To learn more about traditional ML tasks for image, video, and text data, go to the Data annotation page.

To set up your account, use our account management guides.

Import

There are a few ways to get data into SuperAnnotate. We recommend that you use one of our integrations to attach our platform to your data storage; that way, the data will remain in your storage and will only be rendered to the platform user. For more details on integrations and some other ways to get data into SuperAnnotate, please see the list below:

  • Direct Upload - You can upload the data directly from a local source for a convenient process.
  • Integrations - You can integrate an external storage for easy and secure access to your data.
  • Attach URLs - You can attach URLs by using a CSV so that you can fine-tune and specify exactly which parts of your dataset you want to upload rather than importing everything at once.

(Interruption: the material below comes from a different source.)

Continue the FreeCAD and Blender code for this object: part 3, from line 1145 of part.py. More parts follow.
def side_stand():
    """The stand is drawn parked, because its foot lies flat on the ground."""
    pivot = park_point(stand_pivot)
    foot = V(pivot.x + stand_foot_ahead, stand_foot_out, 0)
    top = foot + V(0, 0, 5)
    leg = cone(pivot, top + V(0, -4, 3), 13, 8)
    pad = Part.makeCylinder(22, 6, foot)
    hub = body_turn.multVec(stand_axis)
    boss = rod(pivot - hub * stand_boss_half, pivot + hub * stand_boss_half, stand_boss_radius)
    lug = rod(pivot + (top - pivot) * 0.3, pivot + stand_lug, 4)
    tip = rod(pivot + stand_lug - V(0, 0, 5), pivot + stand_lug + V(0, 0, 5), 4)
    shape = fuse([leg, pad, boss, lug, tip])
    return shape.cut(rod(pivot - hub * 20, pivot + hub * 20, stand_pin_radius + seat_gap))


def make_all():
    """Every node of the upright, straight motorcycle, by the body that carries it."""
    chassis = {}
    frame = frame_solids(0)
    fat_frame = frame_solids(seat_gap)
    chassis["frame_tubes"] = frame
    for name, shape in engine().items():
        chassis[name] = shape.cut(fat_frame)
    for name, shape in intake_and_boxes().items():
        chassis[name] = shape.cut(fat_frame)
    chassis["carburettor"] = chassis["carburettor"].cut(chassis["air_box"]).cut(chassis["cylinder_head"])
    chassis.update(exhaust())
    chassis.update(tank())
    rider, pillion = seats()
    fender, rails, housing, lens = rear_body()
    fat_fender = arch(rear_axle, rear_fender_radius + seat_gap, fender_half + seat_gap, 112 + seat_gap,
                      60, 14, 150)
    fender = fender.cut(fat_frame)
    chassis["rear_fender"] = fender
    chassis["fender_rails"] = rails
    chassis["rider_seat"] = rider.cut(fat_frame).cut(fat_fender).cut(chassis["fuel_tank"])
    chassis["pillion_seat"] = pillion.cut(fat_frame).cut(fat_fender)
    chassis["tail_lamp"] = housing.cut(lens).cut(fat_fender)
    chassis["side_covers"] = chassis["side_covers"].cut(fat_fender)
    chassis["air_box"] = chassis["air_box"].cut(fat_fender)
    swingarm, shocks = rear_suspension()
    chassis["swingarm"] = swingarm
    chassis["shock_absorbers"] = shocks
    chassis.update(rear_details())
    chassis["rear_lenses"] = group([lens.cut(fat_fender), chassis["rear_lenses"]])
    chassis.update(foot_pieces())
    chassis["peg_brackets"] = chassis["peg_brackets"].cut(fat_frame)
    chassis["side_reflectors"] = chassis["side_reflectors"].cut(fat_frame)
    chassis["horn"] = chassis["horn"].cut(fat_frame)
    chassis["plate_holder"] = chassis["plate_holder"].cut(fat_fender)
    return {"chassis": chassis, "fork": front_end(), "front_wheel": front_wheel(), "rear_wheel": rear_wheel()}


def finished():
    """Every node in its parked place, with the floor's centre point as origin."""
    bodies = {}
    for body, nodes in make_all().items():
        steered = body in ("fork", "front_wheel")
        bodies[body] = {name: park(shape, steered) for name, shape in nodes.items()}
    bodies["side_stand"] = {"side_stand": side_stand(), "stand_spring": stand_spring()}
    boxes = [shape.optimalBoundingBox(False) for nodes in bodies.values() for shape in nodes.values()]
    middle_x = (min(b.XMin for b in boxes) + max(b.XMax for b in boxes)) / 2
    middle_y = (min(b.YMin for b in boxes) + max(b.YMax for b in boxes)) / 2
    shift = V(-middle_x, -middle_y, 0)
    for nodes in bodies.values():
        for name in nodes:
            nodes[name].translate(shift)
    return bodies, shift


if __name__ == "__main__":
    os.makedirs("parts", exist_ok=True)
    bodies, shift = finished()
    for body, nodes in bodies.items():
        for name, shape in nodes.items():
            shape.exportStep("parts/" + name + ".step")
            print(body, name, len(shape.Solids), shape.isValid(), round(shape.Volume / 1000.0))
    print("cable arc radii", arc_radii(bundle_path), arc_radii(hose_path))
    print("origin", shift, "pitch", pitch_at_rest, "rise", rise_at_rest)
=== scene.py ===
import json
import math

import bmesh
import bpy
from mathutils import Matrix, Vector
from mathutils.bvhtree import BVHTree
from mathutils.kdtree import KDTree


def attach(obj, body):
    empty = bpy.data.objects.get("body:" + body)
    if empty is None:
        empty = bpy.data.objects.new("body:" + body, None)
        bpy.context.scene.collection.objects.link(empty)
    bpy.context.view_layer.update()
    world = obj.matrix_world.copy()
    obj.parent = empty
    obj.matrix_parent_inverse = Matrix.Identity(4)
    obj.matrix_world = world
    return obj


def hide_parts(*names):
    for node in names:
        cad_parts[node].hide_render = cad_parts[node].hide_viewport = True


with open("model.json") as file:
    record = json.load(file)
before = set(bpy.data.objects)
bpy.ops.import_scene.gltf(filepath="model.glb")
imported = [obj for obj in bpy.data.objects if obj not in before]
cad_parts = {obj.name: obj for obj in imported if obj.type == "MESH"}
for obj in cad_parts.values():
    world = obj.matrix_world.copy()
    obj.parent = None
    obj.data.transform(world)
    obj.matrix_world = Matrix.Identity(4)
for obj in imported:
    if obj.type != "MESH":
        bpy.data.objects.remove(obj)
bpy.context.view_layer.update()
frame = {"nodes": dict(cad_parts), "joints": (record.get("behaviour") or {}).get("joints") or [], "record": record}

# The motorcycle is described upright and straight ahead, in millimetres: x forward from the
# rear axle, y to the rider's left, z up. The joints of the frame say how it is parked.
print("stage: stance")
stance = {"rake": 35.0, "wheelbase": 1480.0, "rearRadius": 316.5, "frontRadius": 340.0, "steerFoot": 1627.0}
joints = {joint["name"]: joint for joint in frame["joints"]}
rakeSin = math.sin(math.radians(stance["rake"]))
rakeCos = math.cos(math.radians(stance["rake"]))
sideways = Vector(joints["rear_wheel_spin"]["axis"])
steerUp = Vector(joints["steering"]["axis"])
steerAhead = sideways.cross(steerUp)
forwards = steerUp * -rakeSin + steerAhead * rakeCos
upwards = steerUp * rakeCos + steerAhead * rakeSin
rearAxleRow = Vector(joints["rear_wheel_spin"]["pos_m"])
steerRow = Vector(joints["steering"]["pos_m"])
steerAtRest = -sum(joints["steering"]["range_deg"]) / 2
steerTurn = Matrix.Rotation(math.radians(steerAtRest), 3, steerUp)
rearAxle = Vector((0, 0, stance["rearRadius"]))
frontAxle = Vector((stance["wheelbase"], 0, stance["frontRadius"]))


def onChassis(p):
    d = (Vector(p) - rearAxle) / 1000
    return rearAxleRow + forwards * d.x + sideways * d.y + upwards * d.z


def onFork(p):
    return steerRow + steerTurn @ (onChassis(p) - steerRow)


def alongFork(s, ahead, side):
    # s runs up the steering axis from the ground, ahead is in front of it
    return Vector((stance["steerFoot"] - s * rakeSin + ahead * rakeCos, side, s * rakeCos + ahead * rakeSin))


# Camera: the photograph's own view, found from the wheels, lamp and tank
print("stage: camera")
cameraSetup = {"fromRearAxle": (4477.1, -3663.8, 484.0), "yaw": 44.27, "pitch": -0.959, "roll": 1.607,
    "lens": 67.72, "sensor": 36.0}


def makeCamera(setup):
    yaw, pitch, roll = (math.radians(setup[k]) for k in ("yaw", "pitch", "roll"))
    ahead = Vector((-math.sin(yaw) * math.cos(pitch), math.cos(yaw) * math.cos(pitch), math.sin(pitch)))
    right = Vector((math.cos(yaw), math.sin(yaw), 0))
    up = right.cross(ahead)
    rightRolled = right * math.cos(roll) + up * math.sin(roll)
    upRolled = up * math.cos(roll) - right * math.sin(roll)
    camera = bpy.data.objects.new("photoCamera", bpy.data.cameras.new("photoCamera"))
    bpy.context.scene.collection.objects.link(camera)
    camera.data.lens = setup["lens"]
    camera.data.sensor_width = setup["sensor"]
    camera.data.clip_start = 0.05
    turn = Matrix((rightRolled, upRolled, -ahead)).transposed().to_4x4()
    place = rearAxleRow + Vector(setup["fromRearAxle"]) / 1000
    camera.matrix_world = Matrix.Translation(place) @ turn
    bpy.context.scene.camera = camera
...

Each upload method supports specific project types, so be sure to check them out.

Pre-annotations

SuperAnnotate is built to support dataset building throughout the entire model development cycle. It is possible to create annotations from scratch and import predictions from existing models, known as pre-annotations, in our platform. Using pre-annotations is a great way to enable active learning and model-assisted labeling. Once your model performs well enough, you can transition from manually annotating data to having people review and correct model predictions, significantly improving the annotation speed. This can also be used together with priority scores.

Import annotations

When importing your annotations into a project, some required fields must be taken into account depending on the project type and the instances you're importing. You can review our import annotation formats to learn more about these requirements!

Export annotations

The annotation JSON exported from your project follows the same structure as the import JSON. You can export an entire project or select folders from that project, and you'll receive the exported annotation JSON file with all of the corresponding data. You can use our Python SDK API to get the annotations only for specific items for more control of what to export.

Explore

The platform has a tool called Explore to interact with your dataset at scale. With it, you can manage the status and assignments of items, and use different filtration methods for your quality assurance needs.

SuperAnnotate has a native query language built to give you a flexible and intuitive way of filtering the dataset.

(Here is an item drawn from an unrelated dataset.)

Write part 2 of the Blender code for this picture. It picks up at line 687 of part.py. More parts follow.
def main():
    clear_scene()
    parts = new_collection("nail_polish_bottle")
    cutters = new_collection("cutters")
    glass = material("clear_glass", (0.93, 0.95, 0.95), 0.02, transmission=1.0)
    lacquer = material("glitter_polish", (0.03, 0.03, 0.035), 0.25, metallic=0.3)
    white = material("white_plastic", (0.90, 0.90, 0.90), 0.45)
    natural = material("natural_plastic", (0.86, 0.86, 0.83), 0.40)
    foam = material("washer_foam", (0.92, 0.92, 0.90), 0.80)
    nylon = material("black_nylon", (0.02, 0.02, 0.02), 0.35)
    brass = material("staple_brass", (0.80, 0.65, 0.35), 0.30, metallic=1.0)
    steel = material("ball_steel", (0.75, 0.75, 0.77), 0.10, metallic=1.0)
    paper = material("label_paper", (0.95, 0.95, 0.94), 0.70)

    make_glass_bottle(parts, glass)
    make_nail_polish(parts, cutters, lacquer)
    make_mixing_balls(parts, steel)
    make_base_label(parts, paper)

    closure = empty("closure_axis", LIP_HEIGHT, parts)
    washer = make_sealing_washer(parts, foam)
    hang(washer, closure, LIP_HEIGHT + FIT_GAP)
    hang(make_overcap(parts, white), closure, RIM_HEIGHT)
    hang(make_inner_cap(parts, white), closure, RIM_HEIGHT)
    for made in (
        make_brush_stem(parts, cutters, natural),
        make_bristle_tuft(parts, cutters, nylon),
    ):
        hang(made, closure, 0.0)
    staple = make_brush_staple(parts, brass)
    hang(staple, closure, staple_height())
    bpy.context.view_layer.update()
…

Some of these filtrations can also be done with the innovative AI technique of embeddings in your items. This allows you to use our Similarity Search and Annotate Similar features by providing a data sample or by conducting a general description search.

There are a few different ways to view your dataset.

Subsets

Subsets are a way to categorize your items in the Explore tab into separate curation sets.

Bulk actions

The range of actions available on the platform can be performed in bulk and with ease.

Orchestrate

Orchestrate is a great tool for automating processes in your ML pipeline. You can use this feature to automate and streamline certain aspects of your project, such as monitoring project updates and creation, to increase your day-to-day efficiency.

You can create your automation from the pipeline canvas, using various components that allow you to set up a fully customized automation. In this pipeline, you can also use custom actions that you can build to suit your needs on a case-to-case basis.

When you've set up automation, you can monitor them further through an extensive graph and table that analyzes your pipeline data.

Using Python SDK with SuperAnnotate

When setting up a complete machine learning and data pipeline, it is essential that all systems can connect efficiently. SuperAnnotate, therefore, has an extensive Python SDK API that allows you to interact programmatically with the platform. This can be used for high-level tasks such as managing projects, people, and data, monitoring individual annotations, leaving comments, and running quality control scripts.